- Washakie Needles Location within Wyoming Washakie Needles Location within the United States

Highest point
- Elevation: 12,523 ft (3,817 m)
- Prominence: 1,347 ft (411 m)
- Coordinates: 43°44′51″N 109°12′03″W﻿ / ﻿43.74750°N 109.20083°W

Geography
- Location: Hot Springs County, Wyoming, U.S.
- Parent range: Washakie Range
- Topo map: USGS Monument Peak

Climbing
- Easiest route: Scramble

= Washakie Needles =

Mountain peak in Wyoming

Washakie Needles (12523 ft) is the highest peak in the Washakie Range in the U.S. state of Wyoming.

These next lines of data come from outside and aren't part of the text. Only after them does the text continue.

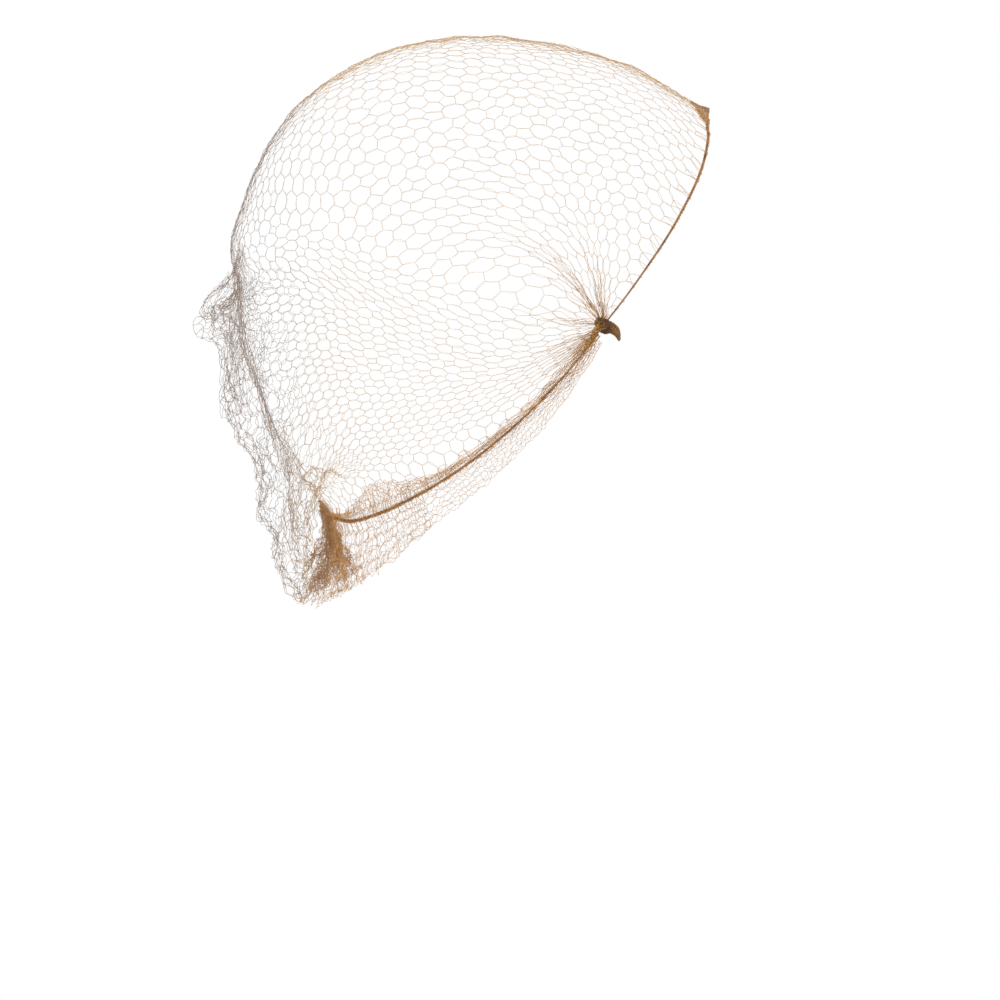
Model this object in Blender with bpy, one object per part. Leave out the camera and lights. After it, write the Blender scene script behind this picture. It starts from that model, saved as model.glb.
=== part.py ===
"""A hairnet in the form that it takes on a head, in metres with +Z up.

+X points to the wearer's face and +Y to the wearer's left. The origin is the middle of the opening that the
head goes into, halfway between the front elastic at the forehead and the nape elastic.

The net is one sheet of netting. Its two ends are gathered and tied at the temples, so every line of the net
runs from the right knot over the head to the left one, as a globe's meridians run from pole to pole. One
elastic holds the front hem, another the nape hem, and past the nape elastic the netting hangs as a frill.
"""

import math

import bmesh
import bpy
import numpy as np
from mathutils import Matrix, Vector

# Lengths below are in millimetres until MM turns them into Blender's metres.
MM = 0.001

# The head that the net is stretched over, as a side outline about the middle of the cranium.
CRANIUM_X = -19.0
CRANIUM_Z = 13.9
HEAD_HALF_WIDTH = 75.0
HEAD_SQUARENESS = 2.3
HEAD_OUTLINE = (  # angle_deg, radius_mm
    (8, 104.6),
    (20, 106.0),
    (34, 106.3),
    (50, 100.4),
    (68, 93.4),
    (90, 90.3),
    (112, 90.2),
    (130, 90.6),
    (150, 89.4),
    (170, 86.6),
    (190, 85.2),
    (205, 86.8),
    (218, 90.6),
    (230, 96.2),
    (240, 101.3),
    (250, 118.0),
    (262, 142.0),
    (285, 155.0),
    (325, 134.0),
    (350, 109.0),
)

# The temple knots: where their common axis crosses the side view, and the ring that the net gathers to.
KNOT_X = 30.2
KNOT_Z = -2.8
GATHER_RING_RADIUS = 3.6

# The two hems, as seen from the knot: the share of the way to the midline, and the direction.
FRONT_HEM = ((0.0, 51.0), (0.26, 53.0), (0.61, 55.5), (0.88, 59.3), (1.0, 62.9))  # share, angle_deg
NAPE_HEM = (  # share, angle_deg
    (0.0, 236.0),
    (0.17, 232.4),
    (0.46, 227.2),
    (0.75, 222.2),
    (0.86, 220.1),
    (0.95, 217.8),
    (1.0, 215.4),
)

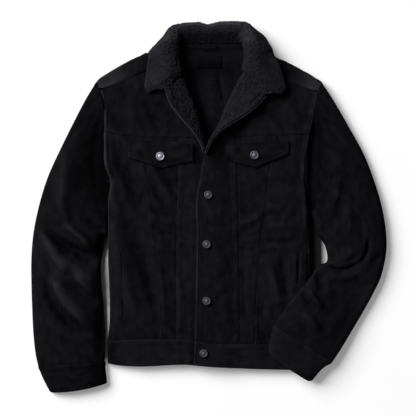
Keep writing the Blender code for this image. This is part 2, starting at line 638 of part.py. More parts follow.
def make_sleeve(side, rows, cuff, folds):
    """The sleeve's two halves, with a column at each of the armhole's corners, and the cuff's."""
    is_left = side == "left"
    curve_y = armhole_curve(is_left)[0]
    first = dict(zip(SLEEVE_COLUMNS, rows[0]))
    radius = first["side"] / 2
    length = np.hypot(first["in_x"] - first["out_x"], first["in_y"] - first["out_y"])
    share = (curve_y[-1] - curve_y[::-1]) / (curve_y[-1] - curve_y[0])
    knots = (share * length - radius) / (length - 2 * radius)
    knots = [knot for knot in knots if 0 < knot < 1]
    at = np.array(SIDE_TURN + knots + OTHER_TURN)
    away = -1 if is_left else 1
    for part, upper in (("upper", True), ("under", False)):
        rings = refine(rows, 2 if upper and is_left else 1)
        rings[0, [0, 2]] += away * ARMHOLE_GAP
        outer, inner = tube_skin(rings, at, is_left, upper, SLEEVE_WALL, folds)
        build_mesh(f"sleeve_{part}_{side}", outer, inner, CORDUROY)
    bow = np.array(CUFF_BOWS) * CUFF_BOW
    for part, upper in (("top", True), ("under", False)):
        outer, inner = tube_skin(cuff, np.array(CUFF_COLUMNS), is_left, upper, BAND_WALL, (), bow)
        build_mesh(f"cuff_{part}_{side}", outer, inner, CORDUROY)


def make_lapel(side, rows):
    """The turned-out front: a corduroy shell below, with the sherpa facing on it that rolls
    down at the roll line."""
    row = by_name(rows, LAPEL_COLUMNS)
    run_x, run_y = row["roll_x"] - row["edge_x"], row["roll_y"] - row["edge_y"]
    width = np.hypot(run_x, run_y)

    def spot(share):
        return row["edge_x"] + share * run_x, row["edge_y"] + share * run_y

    def place(across, up):
        return np.stack([*spot(across / width), base + up], -1)

    below = body_top(*spot(np.linspace(0, 1, LAPEL_PROBES)), side == "right")
    base = below.max(axis=1, keepdims=True) + LAPEL_CLEAR
    rim = np.minimum(LAPEL_RIM_WIDTH, 0.3 * width)
    reach = np.maximum(width - LAPEL_SHELL_SHORT, rim + 1)
    across = np.concatenate([0 * rim, 0.3 * rim, rim * 0.95, rim, reach], 1)
    thick = np.array([LAPEL_RIM_EDGE, LAPEL_RIM, LAPEL_RIM, LAPEL_SHELL, LAPEL_SHELL])
    build_mesh(f"lapel_shell_{side}", place(across, thick), place(across, 0 * thick), CORDUROY)

    radius = np.minimum(LAPEL_ROLL_RADIUS, 0.4 * width)
    low = LAPEL_SHELL + LAPEL_GAP
    high = low + LAPEL_FACING
    turn = np.radians([0, 30, 60, 90])
    start = rim + LAPEL_GAP
    flat = start + (width - radius - start) * np.array([0, 0.33, 0.66])
    round_across = width - radius + radius * np.sin(turn)
    round_up = high - radius + radius * np.cos(turn)
    inner_radius = 0.35 * radius
    inner_across = width - radius + inner_radius * np.sin(turn)
    inner_up = high - LAPEL_FACING - inner_radius + inner_radius * np.cos(turn)
    end = high - radius - LAPEL_ROLL_DROP
    outer = place(np.concatenate([flat, round_across, width], 1),
                  np.concatenate([high + 0 * flat, round_up, end], 1))
    inner = place(np.concatenate([flat, inner_across, width - radius + inner_radius], 1),
                  np.concatenate([low + 0 * flat, inner_up, end], 1))
    build_mesh(f"lapel_facing_{side}", outer, inner, SHERPA)


def surface_normals(grid):
    """Unit normals of a grid of points, from its central differences."""
    along_rows = np.gradient(grid, axis=0)
    along_columns = np.gradient(grid, axis=1)
    normal = np.cross(along_columns, along_rows)
    return normal / np.linalg.norm(normal, axis=-1, keepdims=True)


def collar_section(points):
    """A smooth curve from the free edge over the roll to the neck seam."""
    points = np.asarray(points, float)
    steps = np.linalg.norm(np.diff(points, axis=0), axis=1)
    knots = np.concatenate([[0], np.cumsum(steps)])
    roll = knots[3]
    shares = np.concatenate([np.linspace(0, roll, FALL_COLUMNS),
                             np.linspace(roll, knots[-1], STAND_COLUMNS)[1:]])
    chords = np.diff(points, axis=0) / np.diff(knots)[:, None]
    slopes = np.concatenate([chords[:1], (chords[1:] + chords[:-1]) / 2, chords[-1:]])
    i = np.clip(np.searchsorted(knots, shares) - 1, 0, len(knots) - 2)
    span = (knots[i + 1] - knots[i])[:, None]
    t = (shares - knots[i])[:, None] / span
    return ((1 + 2 * t) * (1 - t) ** 2 * points[i] + t * (1 - t) ** 2 * span * slopes[i]
            + t * t * (3 - 2 * t) * points[i + 1] + t * t * (t - 1) * span * slopes[i + 1])


def make_collar():
    """One folded skin, parted at the roll line into the fall and the stand."""
    outer = np.array([collar_section(row) for row in COLLAR])
    outer[..., 2] = np.maximum(outer[..., 2], 0)
    inner = outer - COLLAR_WALL * surface_normals(outer)
    rows = len(COLLAR)
    for row in list(range(WING_ROWS)) + list(range(rows - WING_ROWS, rows)):
        wing = slice(0, FALL_COLUMNS - 1)
        lifted = row > rows / 2
        lowest = body_top(inner[row, wing, 0], inner[row, wing, 1], lifted) + WING_CLEAR
        inner[row, wing, 2] = np.maximum(inner[row, wing, 2], lowest)
        outer[row, wing, 2] = np.maximum(outer[row, wing, 2],
                                         inner[row, wing, 2] + 0.7 * COLLAR_WALL)
    build_mesh("collar_fall", outer[:, :FALL_COLUMNS], inner[:, :FALL_COLUMNS], SHERPA)
    stand = outer[slice(*STAND_ROWS), FALL_COLUMNS - 1:].copy()
    roll_offset = (inner - outer)[slice(*STAND_ROWS), FALL_COLUMNS - 1][:, None]
    seam_offset = -STAND_WALL * surface_normals(outer)[slice(*STAND_ROWS), -1][:, None]
    step = stand[:, 1] - stand[:, 0]
    stand[:, 0] += step * (STAND_GAP / np.linalg.norm(step, axis=-1, keepdims=True))
    blend = np.linspace(0, 1, STAND_COLUMNS)[:, None]
    build_mesh("collar_stand", stand, stand + (1 - blend) * roll_offset + blend * seam_offset,
               SHERPA)


def make_flap(name, rows, lifted):
    """A flap that lies on the front, thinner along its upper and lower edge."""
    across, down = FLAP_GRID
    points, upper, lower = zip(*rows)
    x = np.linspace(points[0], points[-1], across)
    top = np.interp(x, points, upper)
    low = np.interp(x, points, lower)
    share = np.linspace(0, 1, down)[:, None]
    y = low + (top - low) * share
    x = np.broadcast_to(x, y.shape)
    base = body_top(x, y, lifted) + FLAP_CLEAR
    thin = np.where((share == 0) | (share == 1), FLAP_EDGE, 1.0)
    outer = np.stack([x, y, base + FLAP_WALL * thin], -1)
    build_mesh(name, outer, np.stack([x, y, base], -1), CORDUROY)


def make_welt(name, place):
    low_x, high_x, low_y, high_y = place
    y = np.linspace(low_y, high_y, WELT_ROWS)[:, None]
    centre = np.interp(y, [low_y, high_y], [low_x, high_x])
    x = centre + WELT_WIDTH * np.array([-0.5, 0.0, 0.5])
    y = np.broadcast_to(y, x.shape)
    base = body_top(x, y) + FLAP_CLEAR
    build_mesh(name, np.stack([x, y, base + WELT_WALL], -1), np.stack([x, y, base], -1), CORDUROY)


def make_label():
    """A bare woven label that lies on the lining."""
    width, height, thick = LABEL_SIZE
    x = LABEL_CENTRE[0] + width * np.linspace(-0.5, 0.5, LABEL_GRID[0])
    y = LABEL_CENTRE[1] + height * np.linspace(-0.5, 0.5, LABEL_GRID[1])
    x, y = np.meshgrid(x, y)
    base = LINING_TOP + LABEL_CLEAR + neck_lift(x, y)
    build_mesh("neck_label", np.stack([x, y, base + thick], -1), np.stack([x, y, base], -1), LINING)


def make_loop():
    """A short rope loop that bows up from the neck seam."""
    curve = bpy.data.curves.new("hanger_loop", "CURVE")
    curve.dimensions = "3D"
    spline = curve.splines.new("POLY")
    turns = np.linspace(0, math.pi, LOOP_POINTS)
    spline.points.add(len(turns) - 1)
    ground = LINING_TOP + NECK_LIFT + LOOP_RADIUS + LOOP_CLEAR
    for point, turn in zip(spline.points, turns):
        x = LOOP_CENTRE[0] - LOOP_SPAN / 2 * math.cos(turn)
        y = LOOP_CENTRE[1] - LOOP_BOW[0] * math.sin(turn)
        z = ground + LOOP_BOW[1] * math.sin(turn)
        point.co = (x / 1000, y / 1000, z / 1000, 1)
    curve.bevel_depth = LOOP_RADIUS / 1000
    curve.bevel_resolution = 1
    curve.use_fill_caps = True
    add_object("hanger_loop", curve, CORDUROY)


def make_button(name, size, x, y, ground):
    """A turned shank button: flat foot, rounded rim, a ring groove and a low dome."""
    radius, thick = size[0] / 2000, size[1] / 1000
    mesh = bpy.data.meshes.new(name)
    points = [(share * radius, 0.0, up * thick) for share, up in BUTTON_PROFILE]
    points = points[::-1] + [(0.0, 0.0, 0.0)]
    mesh.from_pydata(points, [(i, i + 1) for i in range(len(points) - 1)], [])
    button = add_object(name, mesh, METAL)
    screw = button.modifiers.new("turn", "SCREW")
    screw.steps = BUTTON_SIDES
    screw.render_steps = BUTTON_SIDES
    screw.use_merge_vertices = True
    screw.merge_threshold = 0.00001
    screw.use_normal_calculate = True
    button.location = (x / 1000, y / 1000, ground / 1000)


def make_buttons():
    """Each button stands clear of the highest cloth below it."""
    reach = np.linspace(-BUTTON_PROBE, BUTTON_PROBE, 5)
    near_x, near_y = np.meshgrid(reach, reach)
    for name, x, y in FLAP_BUTTONS:
        cloth = body_top(x + near_x, y + near_y, x > 0).max() + FLAP_CLEAR + FLAP_WALL
        make_button(name, FLAP_BUTTON, x, y, cloth + BUTTON_CLEAR)
    for name, x, y in PLACKET_BUTTONS:
        cloth = body_top(x + near_x, y + near_y, True).max()
        make_button(name, PLACKET_BUTTON, x, y, cloth + BUTTON_CLEAR)


def main():
    clear_scene()
    collection = bpy.data.collections.new(NAME)
    bpy.context.scene.collection.children.link(collection)
    make_back()
    make_fronts()
    make_sleeve("left", LEFT_SLEEVE, LEFT_CUFF, LEFT_FOLDS)
    make_sleeve("right", RIGHT_SLEEVE, RIGHT_CUFF, RIGHT_FOLDS)
    make_lapel("left", LEFT_LAPEL)
    make_lapel("right", RIGHT_LAPEL)
    make_collar()
    make_flap("flap_left", LEFT_FLAP, False)
    make_flap("flap_right", RIGHT_FLAP, True)
    make_welt("welt_left", LEFT_WELT)
    make_welt("welt_right", RIGHT_WELT)
    make_label()
    make_loop()
    make_buttons()


main()
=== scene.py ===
import math

import bmesh
import bpy
import numpy as np
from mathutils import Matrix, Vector


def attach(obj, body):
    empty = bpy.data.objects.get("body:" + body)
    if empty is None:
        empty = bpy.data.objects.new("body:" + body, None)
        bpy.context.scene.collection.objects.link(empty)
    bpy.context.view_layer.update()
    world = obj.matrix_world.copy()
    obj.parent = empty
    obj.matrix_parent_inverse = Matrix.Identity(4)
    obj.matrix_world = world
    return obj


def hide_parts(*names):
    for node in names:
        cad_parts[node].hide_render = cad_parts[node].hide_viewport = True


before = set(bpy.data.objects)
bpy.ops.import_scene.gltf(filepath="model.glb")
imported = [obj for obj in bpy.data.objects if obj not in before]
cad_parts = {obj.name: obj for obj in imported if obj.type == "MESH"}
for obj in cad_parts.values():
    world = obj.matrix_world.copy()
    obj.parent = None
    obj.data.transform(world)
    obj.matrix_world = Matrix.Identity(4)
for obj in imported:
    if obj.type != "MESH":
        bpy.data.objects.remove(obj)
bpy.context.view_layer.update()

# ---------------------------------------------------------------------------------------
# Stage: a plain white floor that glows, so that it stays white outside the cloth, one large
# soft light low on the upper left and a faint even light from all round.  The camera looks
# straight down on the laid jacket.
CAMERA_PLACE = (-0.0028, -0.0015, 4.0)
CAMERA_COVERS = 0.8528          # metres across the view, at the height of the cloth
CLOTH_HEIGHT = 0.015
LIGHT_AZIMUTH = 146.0           # degrees from +X towards +Y
LIGHT_ELEVATION = 37.0
LIGHT_DISTANCE = 20.0
LIGHT_SIZE = 12.4
LIGHT_POWER = 6500.0
SKY = 0.08
FLOOR_SIDE = 30.0
FLOOR_DROP = 0.0004             # below the underside of the cloth, so that they don't meet
FLOOR_WHITE = 0.82
FLOOR_GLOW = 0.23
BLACK = (0, 0, 0, 1)
# Painted shadow on the floor between a sleeve and the body: there the floor doesn't glow and is
# darker.  x and y of two boxes, in metres, how dark each is, and the width of their soft edges.
FLOOR_SHADOW_BOXES = ((-0.235, -0.190, -0.318, 0.080, 0.25), (0.190, 0.2405, -0.175, 0.080, 0.978))
FLOOR_SHADOW_EDGE = 0.022


class Dye:
    """A socket in a material's node tree.  A sum or product with it adds a Math node."""

    def __init__(self, tree, socket=None):
        self.tree = tree
        self.socket = socket

    def node(self, kind, settings=(), sockets=(), output=0):
        """Any other node: its settings, then its sockets by name or number; a ramp's stops
        are (place, grey) pairs.  Gives the output asked for."""
        made = self.tree.nodes.new(kind)
        for name, value in dict(settings).items():
            if name != "stops":
                setattr(made, name, value)
                continue
            for element, (place, grey) in zip(made.color_ramp.elements, value):
                element.position, element.color = place, (grey, grey, grey, 1)
        for name, value in dict(sockets).items():
            if isinstance(value, Dye):
                self.tree.links.new(value.socket, made.inputs[name])
            else:
                made.inputs[name].default_value = value
        return Dye(self.tree, made.outputs[output])

    def feed(self, socket):
        self.tree.links.new(self.socket, socket)

    def math(self, operation, *values):
        return self.node("ShaderNodeMath", {"operation": operation}, enumerate(values))

    def clip(self):
        return self.math("MINIMUM", self.math("MAXIMUM", self, 0.0), 1.0)

    def blend(self, factor, first, second):
        """A colour between two, by Mix."""
        return self.node("ShaderNodeMix", {"data_type": "RGBA"},
                         {0: factor, 6: first, 7: second}, 2)

    def __add__(self, other):
        return self.math("ADD", self, other)

    def __sub__(self, other):
        return self.math("SUBTRACT", self, other)

    def __rsub__(self, other):
        return self.math("SUBTRACT", other, self)

    def __mul__(self, other):
        return self.math("MULTIPLY", self, other)

    def __pow__(self, other):
        return self.math("POWER", self, other)


scene = bpy.context.scene
scene.view_settings.view_transform = "Standard"

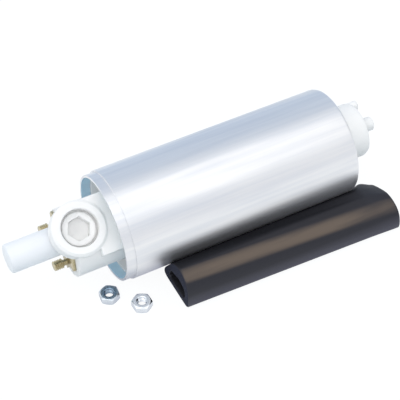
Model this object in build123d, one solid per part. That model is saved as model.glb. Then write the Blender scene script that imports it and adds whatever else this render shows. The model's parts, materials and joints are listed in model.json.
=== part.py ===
from build123d import *
import os
from math import cos, degrees, radians, sin, sqrt, tan

# Electric fuel pump lying on its side, with its loose terminal nuts and rubber sleeve beside it.
# Millimetres, +Z up. X runs along the pump's axis from the outlet end to the inlet end, and X = 0
# is the step where the casing narrows to its lip. The pump is drawn with its valve boss pointing
# up, and is then rolled about its axis into the pose in which it lies.

# casing
casing_radius = 21.5
casing_wall = 0.9
casing_length = 94.75
lip_length = 3.75
lip_radius = 20.9
crimp_overlap = 1.7
crimp_round = 1.2
roll_angle = 35.0

# clearances
seat_gap = 0.05
slide_gap = 0.1
shaft_gap = 0.03
spring_gap = 0.15

# outlet cover
cover_front = 3.0
cover_back = 11.0
rim_wall = 1.3
tower_radius = 13.3
tower_reach = 19.1
block_top = 13.0
block_half_width = 9.9
block_chamfer = 0.5
base_half_width = 10.2
base_reach = 10.4
boss_x = -15.0
boss_offset = 2.2
boss_radius = 10.5
boss_top = 14.0
boss_thickness = 7.6
boss_round = 1.0

# brush holder, which closes the cover from inside
holder_radius = 12.2
holder_front = 0.4
hub_radius = 6.0
hub_reach = 3.0

# outlet spigot and its dust cap
spigot_offset = 2.0
spigot_height = 0.3
spigot_radius = 4.4
spigot_bore = 2.6
spigot_reach = 35.4
cap_wall = 1.15
cap_length = 21.2
cap_end_wall = 1.2
cap_round = 0.9

# check valve in the outlet passage
chamber_radius = 3.9
chamber_front = -10.5
valve_seat_x = -3.5
valve_seat_width = 2.2
valve_port = 1.9
poppet_radius = 2.9
poppet_head = 1.5
poppet_stem = 0.9
poppet_nose = 1.2
poppet_nose_length = 0.8
guide_width = 1.8
guide_hub = 1.9
guide_rib = 0.9
check_spring_wall = 0.6
window_radius = 2.1
window_height = 8.9
gallery_front = -1.2

# relief valve under the hexagon plug
relief_port = 1.1
relief_seat_height = 3.6
relief_bore = 1.85
relief_poppet_radius = 1.6
relief_poppet_height = 1.8
relief_nose_radius = 0.4
relief_nose_height = 0.6
plug_bore_floor = 7.0
plug_radius = 5.3
plug_flange_radius = 6.3
plug_flange_seat = 10.4
plug_top = 11.8
plug_chamfer = 0.3
plug_socket = 8.0
plug_socket_turn = 8.0
plug_socket_depth = 3.2
plug_recess_radius = 1.5
plug_recess_depth = 1.0
boss_bore = 7.1
vent_radius = 0.8
vent_height = 6.0
relief_spring_radius = 1.2

# terminals
stud_radius = 2.0
near_stud_offset = 6.2
far_stud_offset = 8.0
stud_height = -7.0
stud_reach = 25.1
stud_chamfer = 0.3
neck_radius = 1.2
neck_length = 1.1
neck_taper = 0.4
tab_thickness = 1.0
tab_radius = 12.9
tab_inner = 2.25
tab_foot = 2.25
tab_belly = 4.8
tab_top = 0.9
tab_low = -8.75
tab_waist = -3.4
tab_corner = -1.8
tab_middle = 0.2
tab_high = 5.2
tab_notch_gap = 0.4
nut_flats = 7.0
nut_height = 3.2
nut_bore = 1.65
nut_chamfer = 0.35
front_nut_place = (-0.15, -24.12)
front_nut_turn = 32.5
rear_nut_place = (-9.31, -14.95)
rear_nut_turn = 24.0

# suppression chokes
choke_radius = 2.0
choke_height = -6.4
choke_length = 12.0
choke_gap = 0.2

# brushes
brush_width = 4.6
brush_height = 6.0
brush_length = 7.5
brush_spring_radius = 2.1
brush_spring_length = 7.0

# shaft, bearings and motor
shaft_radius = 2.0
shaft_end_chamfer = 0.3
shaft_front_gap = 0.6
bush_radius = 4.2
bush_length = 6.5
rear_bush_front = 6.8
commutator_face = 16.0
commutator_radius = 12.2
commutator_thickness = 2.6
commutator_bore = 4.6
segment_count = 8
segment_gap = 0.6
commutator_hub_length = 4.4
commutator_hub_radius = 10.6
commutator_to_coils = 1.6
core_length = 36.0
core_radius = 12.9
slot_count = 8
slot_mouth = 1.6
slot_floor = 6.9
slot_floor_width = 2.6
slot_top_width = 5.4
tooth_tip = 1.4
coil_gap = 0.15
end_turn_length = 5.4
end_turn_radius = 11.8
end_turn_bore = 3.2
end_turn_chamfer = 2.4
magnet_gap = 0.6
magnet_thickness = 4.9
magnet_arc = 140.0
magnet_overhang = 1.0
clip_thickness = 0.6
clip_leg = 3.2
clip_setback = 2.0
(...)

Washakie Needles is in the Washakie Wilderness of Shoshone National Forest. The Washakie Range is one of the southern group of mountains within the Absaroka Range, the other being the Owl Creek Mountains. Washakie Needles is only .8 mi south of the slightly lower Dome Mountain, the second tallest peak in the Washakie Range. Part of the Absaroka volcanic field, the dacites that comprise the summit needles or pillars on Washakie Needles have been dated at 38.8 million years old, and are the youngest volcanic rocks associated with the Absarokas.